Christopher Serju, Gleaner Writer
SOME OF Jamaica's cane farmers stand to reap a windfall from environmentally and ethically sound cultivation practices, which could see them earning a premium of US$60,000 per tonne for up to 20,000 tonnes of the local sweetener. That's the amount Tate & Lyle has committed to purchase this crop year under the Fairtrade scheme and is in addition to the basic price it has contracted to pay for the cane.
Julia Clark, Fairtrade relationship manager with the London-based Tate & Lyle Sugars, explained that this is consistent with the international trade justice organisation's aim to help small producers in a wide variety of agricultural sectors all across the world. Fairtrade does this by first helping farmers to meet the standards and then creating demand for the ethically produced and environmentally sound commodities in countries interested in buying the produce.

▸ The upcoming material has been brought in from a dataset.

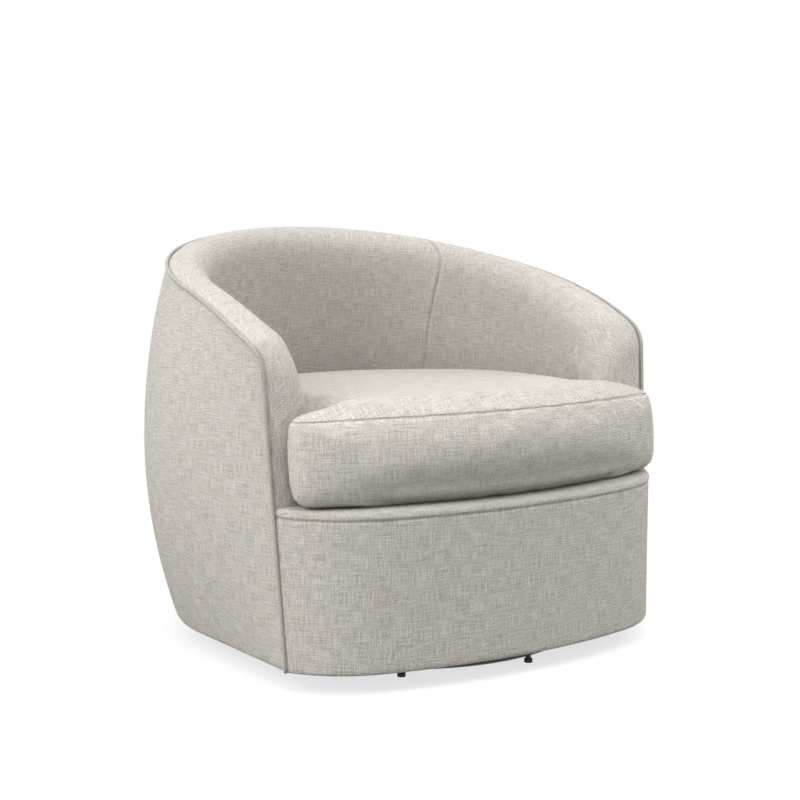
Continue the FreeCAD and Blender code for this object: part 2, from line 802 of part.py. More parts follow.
def make_upholstery():
    """Padding and covers of the walls, and the outside layers over the frame."""
    parts = {}
    low = wall_low + seat_clear
    arm, back = wall_form(0.0, roll_start, low)
    arm_core, back_core = wall_form(cover, -cut_wide, low - cut_wide)
    middle = between_back_seams()
    left_side = side_half(-1)
    skin_back = back.cut(back_core)
    left_rest = skin_back.cut(middle).common(left_side)
    left = mirrored(arm.cut(arm_core)).fuse(left_rest).removeSplitter()
    parts["inside_back_cover"] = skin_back.common(middle)
    parts["left_arm_cover"] = left
    parts["right_arm_cover"] = mirrored(left)

    arm_pad, back_pad = wall_form(cover + layer_gap, roll_start + layer_gap, low)
    solid_frame = side_prism(roll_foam - layer_gap, front_foam - layer_gap, 0, 0)
    inner = barrel_solid(pad_inset, low - cut_wide, profile_top, -open_past)
    frame_space = solid_frame.cut(inner)
    back_pad = back_pad.cut(frame_space)
    parts["inside_back_foam"] = back_pad.common(middle)
    rest = back_pad.cut(middle).common(left_side)
    left_pad = mirrored(arm_pad).cut(frame_space).fuse(rest).removeSplitter()
    parts["left_arm_foam"] = left_pad
    parts["right_arm_foam"] = mirrored(left_pad)

    under = side_prism(roll_foam, front_foam, 0, 0)
    webbing_low = seat_ring_high + seat_clear
    lining = shell_zone(frame_inner + layer_gap, pad_inset - layer_gap, webbing_low, profile_top)
    between_posts = side_prism(roll_foam + layer_gap, front_foam + arm_post_width, 0, 0)
    parts["inside_webbing"] = lining.common(between_posts)

    wadding_inset = cover + wadding
    stiff = shell_zone(wadding_inset, frame_inset - layer_gap, ring_low, profile_top)
    soft = shell_zone(cover + layer_gap, wadding_inset - layer_gap, ring_low, profile_top)
    parts["outside_backing"] = stiff.common(under)
    parts["outside_wadding"] = soft.common(under)
    outer = barrel_solid(0.0, shell_bottom, profile_top)
    hollow = barrel_solid(cover, ring_low, profile_top + cut_past, -open_past)
    hole = barrel_solid(hem_width, shell_bottom - cut_past, ring_low + cut_past, -open_past)
    outside = side_prism(0.0, 0.0, shell_bottom - cut_wide, rim_corner)
    parts["outer_cover"] = outer.cut(hollow).cut(hole).common(outside)
    return parts


def make_front_panel():
    """The bowed front below the cushion: cover, wadding and backing over the ribs."""
    parts = {}
    deck_edge = cover + deck_roll
    outer = bow_with_roll(0.0, shell_bottom)
    inside = bow_with_roll(cover, ring_low, open_past)
    hole = bow_solid(hem_width, shell_bottom - cut_past, ring_low + cut_past, open_past)
    flat = bow_solid(deck_edge, deck_low - cut_past, deck_top + cut_past, open_past)
    parts["front_panel_cover"] = outer.cut(inside).cut(hole).cut(flat)
    soft = bow_with_roll(cover + layer_gap, ring_low)
    stiff_side = bow_solid(cover + wadding, ring_low - cut_past, deck_low, open_past)
    parts["front_panel_wadding"] = soft.cut(stiff_side).cut(flat)
    stiff = bow_solid(cover + wadding + layer_gap, ring_low, deck_low)
    ribs_side = bow_solid(frame_inset - layer_gap, ring_low - cut_past, deck_low + cut_past, open_past)
    parts["front_panel_backing"] = stiff.cut(ribs_side)
    return parts


def piping_path():
    """Points of the cord of piping, from the left foot up, round the rim and down again."""
    proud = piping_proud
    points = []
    corner_z = rim_at_station(0.0, None, rim_corner)
    for z in levels(shell_bottom + piping_radius, corner_z - rim_corner - piping_lead, 7):
        points.append(station_point(0.0, -proud, z) + vec(0, -proud, 0))
    length = abs(front_edge(rim_at_centre))
    for turn in (0.0, 22.5, 45.0, 67.5):
        a = math.radians(turn)
        behind = rim_corner * (1 - math.cos(a))
        share = behind / length
        z = rim_at_station(share, None, rim_corner) - rim_corner * (1 - math.sin(a))
        points.append(station_point(share, -proud, z) + vec(0, -proud * math.cos(a), proud * math.sin(a)))
    for share in (rim_corner / length, 0.2, 0.35, 0.5, 0.7, 0.85):
        z = rim_at_station(share, None, 2 * rim_corner)
        points.append(station_point(share, -proud, z) + vec(0, 0, proud))
    for angle in levels(180.0, 90.0, 8):
        z = rim_at_station(1.0, angle, 2 * rim_corner)
        p = station_point(1.0, -proud, z, angle)
        points.append(vec(p.x, p.y, z + proud))
    left = [vec(-abs(p.x), p.y, p.z) for p in points]
    right = [vec(-p.x, p.y, p.z) for p in reversed(left[:-1])]
    return left + right


def make_piping():
    points = piping_path()
    rings = []
    for i, p in enumerate(points):
        ahead = points[min(i + 1, len(points) - 1)]
        behind = points[max(i - 1, 0)]
        rings.append(Part.Wire([Part.Circle(p, ahead - behind, piping_radius).toShape()]))
    return loft(rings)


def make_dust_cover():
    low = ring_low - dust_cover_thickness
    sheet = footprint(hem_width + seat_clear, low, ring_low)
    return drill(sheet, dust_cover_hole, [(0, axis_y)])


def build():
    parts = {}
    parts.update(make_base())
    parts.update(make_swivel_top())
    parts.update(make_frame())
    parts.update(make_springs())
    parts.update(make_seat_platform())
    parts.update(make_upholstery())
    parts.update(make_front_panel())
    parts["rim_piping"] = make_piping()
    parts["dust_cover"] = make_dust_cover()
    parts.update(make_cushion())
    return parts


os.makedirs("parts", exist_ok=True)
for node, shape in build().items():
    shape.exportStep("parts/" + node + ".step")
    print(node, len(shape.Solids), round(shape.Volume), shape.isValid())
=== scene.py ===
import json
import math

import bmesh
import bpy
import numpy as np
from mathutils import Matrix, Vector

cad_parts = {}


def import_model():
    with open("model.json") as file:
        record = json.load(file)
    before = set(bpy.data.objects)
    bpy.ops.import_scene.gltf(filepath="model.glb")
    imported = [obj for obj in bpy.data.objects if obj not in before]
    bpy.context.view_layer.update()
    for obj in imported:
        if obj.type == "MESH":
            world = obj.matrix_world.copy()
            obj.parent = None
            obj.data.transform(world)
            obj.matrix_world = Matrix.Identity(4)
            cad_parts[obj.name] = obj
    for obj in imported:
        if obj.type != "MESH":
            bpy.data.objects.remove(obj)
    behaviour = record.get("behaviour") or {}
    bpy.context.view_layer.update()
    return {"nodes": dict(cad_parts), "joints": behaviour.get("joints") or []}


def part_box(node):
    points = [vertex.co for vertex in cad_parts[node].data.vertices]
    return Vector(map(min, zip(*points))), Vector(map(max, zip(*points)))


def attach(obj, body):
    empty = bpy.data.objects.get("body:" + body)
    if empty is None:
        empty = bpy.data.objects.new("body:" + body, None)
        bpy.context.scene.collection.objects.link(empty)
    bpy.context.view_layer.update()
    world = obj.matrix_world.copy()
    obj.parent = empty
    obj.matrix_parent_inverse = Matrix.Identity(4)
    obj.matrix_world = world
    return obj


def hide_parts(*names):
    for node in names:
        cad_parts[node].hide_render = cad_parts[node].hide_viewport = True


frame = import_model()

# Barrel shell, in metres, as the frame has it
BELLY_HALF_WIDTH = 0.425
BELLY_HEIGHT = 0.345
SHELL_BOTTOM = 0.0315
BOTTOM_HALF_WIDTH = 0.372
PROFILE_TOP = 0.730
PROFILE_TOP_HALF_WIDTH = 0.355
ARM_BOTTOM_HALF_WIDTH = 0.374
ARM_FLARE = 0.034
FRONT_EDGE_AT_BOTTOM = -0.287
FRONT_EDGE_LEAN = 0.078
BOW_FRONT = -0.414
BOW_SPLIT = 0.250
BOW_SAG = 0.031
RIM_AT_CENTRE = 0.621
RIM_SLOPE_BACK = 0.226
RIM_FRONT_CURVE = 1.060
RIM_CORNER = 0.026

# Padded wall
BACK_THICKNESS = 0.084
ARM_THICKNESS = 0.100
BACK_SEAM_X = 0.250
BACK_SEAM_RADIUS = 0.325
ROLL_CROWN = 0.0098
ROLL_DEEP = 0.062
FRONT_DEEP = 0.030
ROLL_CORNER = 0.090
PIPING_RADIUS = 0.0029
PIPING_PROUD = 0.0012
WALL_FOOT = 0.270

# Front panel and seat platform
DECK_TOP = 0.293
STITCH_HEIGHT = 0.2765
HEM_WIDTH = 0.045

# Cushion
CUSHION_LOW = 0.2936
CUSHION_HEIGHT = 0.143
CUSHION_CROWN = 0.025
CUSHION_FALL_BACK = 0.0265
CUSHION_FRONT = -0.425
EAR_HALF_WIDTH = 0.382
EAR_BACK_CORNER = 0.042
EAR_FRONT_CORNER = 0.040
EAR_SIDE = 0.002
EAR_DROOP = 0.003
CUSHION_GAP = 0.0012
CUSHION_LIFT = 0.060

# Plan path of the wall: zero at the back's centre, positive towards the right arm's front
QUARTER = 0.42 * math.pi / 2
ARM_LENGTH = 0.268
PATH_END = QUARTER + ARM_LENGTH
SEAM_PATH = QUARTER * math.asin(BACK_SEAM_X / BACK_SEAM_RADIUS) / (math.pi / 2)

# Camera, fitted to the photograph, which is taken as 800 x 800
CAMERA_PLACE = (-1.7449, -2.6222, 0.7934)
CAMERA_FORWARD = (0.55804, 0.82096, -0.12090)
CAMERA_LENS = 79.5

# Floor: how white the camera sees it near the chair, and from where to where that grows to full white
WORLD_LIGHT = 0.80
FLOOR_REACH = 9.0
FLOOR_BOUNCE = 0.26
FLOOR_WHITE = 0.72
FLOOR_NEAR = 0.75
FLOOR_FAR = 2.2


def circle_drop(distance, reach, drop):
    radius = (reach ** 2 + drop ** 2) / (2 * drop)
    return radius - np.sqrt(np.maximum(radius ** 2 - distance ** 2, 0))


def barrel_radius(z):
    z = np.asarray(z, float)
    low = circle_drop(BELLY_HEIGHT - z, BELLY_HEIGHT - SHELL_BOTTOM, BELLY_HALF_WIDTH - BOTTOM_HALF_WIDTH)
    high = circle_drop(z - BELLY_HEIGHT, PROFILE_TOP - BELLY_HEIGHT, BELLY_HALF_WIDTH - PROFILE_TOP_HALF_WIDTH)
    return BELLY_HALF_WIDTH - np.where(z < BELLY_HEIGHT, low, high)


def arm_half_width(z):
    return ARM_BOTTOM_HALF_WIDTH + ARM_FLARE * (np.asarray(z, float) - SHELL_BOTTOM)


def front_edge(z):
    return FRONT_EDGE_AT_BOTTOM + FRONT_EDGE_LEAN * (np.asarray(z, float) - SHELL_BOTTOM)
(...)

The farmers then qualify to market their produce with the Fairtrade stamp of approval, the logo gaining global acceptance as a mark of produce cultivated under the highest environmental standards and ethically sound and humane working conditions. In Europe, there is huge demand, and Tate & Lyle has been working with farmers in Belize, Guyana and Fiji since 2008 to help them achieve Fairtrade certification. Now it is Jamaica's turn to cash in on what Clark describes as a win-win situation.
She told The Gleaner recently: "We're very proud that this year we've seen Worthy Park, Westmoreland, Hanover and Clarendon cane farmers' groups certified, so they now qualify to sell their sugar under the Fairtrade scheme."
MONEY GOES TO FARMERS
Clark, whose visit to Jamaica coincided with the annual general meeting of the All-Island Jamaica Cane Farmers' Association (AIJCFA) held on November 29, fielded questions from farmers who wanted to learn more about the system. She explained that the money earned goes directly to farmers' group to spend on a development projects, as they see fit.

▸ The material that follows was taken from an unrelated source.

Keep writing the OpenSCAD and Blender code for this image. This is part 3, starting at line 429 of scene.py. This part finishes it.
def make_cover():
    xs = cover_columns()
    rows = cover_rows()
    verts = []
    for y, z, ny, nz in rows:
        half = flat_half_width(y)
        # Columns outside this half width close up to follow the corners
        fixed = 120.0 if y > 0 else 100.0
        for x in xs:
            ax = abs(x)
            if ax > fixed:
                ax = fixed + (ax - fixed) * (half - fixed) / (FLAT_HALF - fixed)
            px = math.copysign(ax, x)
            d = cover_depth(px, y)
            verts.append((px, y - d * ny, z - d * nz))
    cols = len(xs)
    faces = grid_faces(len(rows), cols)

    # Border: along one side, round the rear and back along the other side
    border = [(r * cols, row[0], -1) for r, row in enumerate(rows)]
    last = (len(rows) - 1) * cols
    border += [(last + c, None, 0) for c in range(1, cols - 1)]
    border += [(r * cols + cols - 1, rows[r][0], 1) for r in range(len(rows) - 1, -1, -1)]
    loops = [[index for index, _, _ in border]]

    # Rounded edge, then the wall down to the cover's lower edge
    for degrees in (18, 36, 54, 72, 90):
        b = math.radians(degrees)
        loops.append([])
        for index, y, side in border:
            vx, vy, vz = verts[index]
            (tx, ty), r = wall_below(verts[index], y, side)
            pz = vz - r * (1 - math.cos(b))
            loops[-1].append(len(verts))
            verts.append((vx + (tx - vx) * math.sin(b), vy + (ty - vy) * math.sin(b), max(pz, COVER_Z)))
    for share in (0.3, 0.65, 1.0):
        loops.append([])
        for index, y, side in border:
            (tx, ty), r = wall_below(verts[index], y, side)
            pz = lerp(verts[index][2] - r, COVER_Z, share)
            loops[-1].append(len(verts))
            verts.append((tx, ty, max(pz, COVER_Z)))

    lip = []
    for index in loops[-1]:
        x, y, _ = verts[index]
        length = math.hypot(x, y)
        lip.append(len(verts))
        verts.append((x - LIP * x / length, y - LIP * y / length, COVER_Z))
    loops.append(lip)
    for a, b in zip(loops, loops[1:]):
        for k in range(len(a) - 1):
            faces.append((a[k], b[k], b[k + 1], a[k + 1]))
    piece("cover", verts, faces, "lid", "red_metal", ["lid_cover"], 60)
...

"They farm the cane in a way that is environmentally sound and respect basic human rights and good transparency, record keeping, and democratic decision-making. So they need to demonstrate that they are proper, honestly run organisations and Fairtrade will come in and audit them regularly to ensure they remain so," Clark explained.
Though they might seem stringent, the Fairtrade relationship manager thinks these are not demanding standards for well-run organisations in light of the opportunity they afford for earning extra money simply from good business practices.
Said Clark: "By so doing, they also create more sustainable farming practices, environmentally and ethically, but also economically, and they get a premium from the marketplace which comes back to them. That US$60,000 a tonne is on top of the market price that is negotiated for the sugar and doesn't go to the mill, doesn't go to the marketing organisation, but goes directly to the farmers' association."
Jamaica produced 132,000 tonnes of cane during the 2011-2012 crop at an average yield of 53 tonnes per hectare, well short of the minimum 80 tonnes per hectare Agriculture Minister Roger Clarke deems necessary to reap maximum benefits. The ministry is supporting a massive planting and replanting programme, which would see the total area under cane cultivation moving up to 20,000 hectares from 12,000.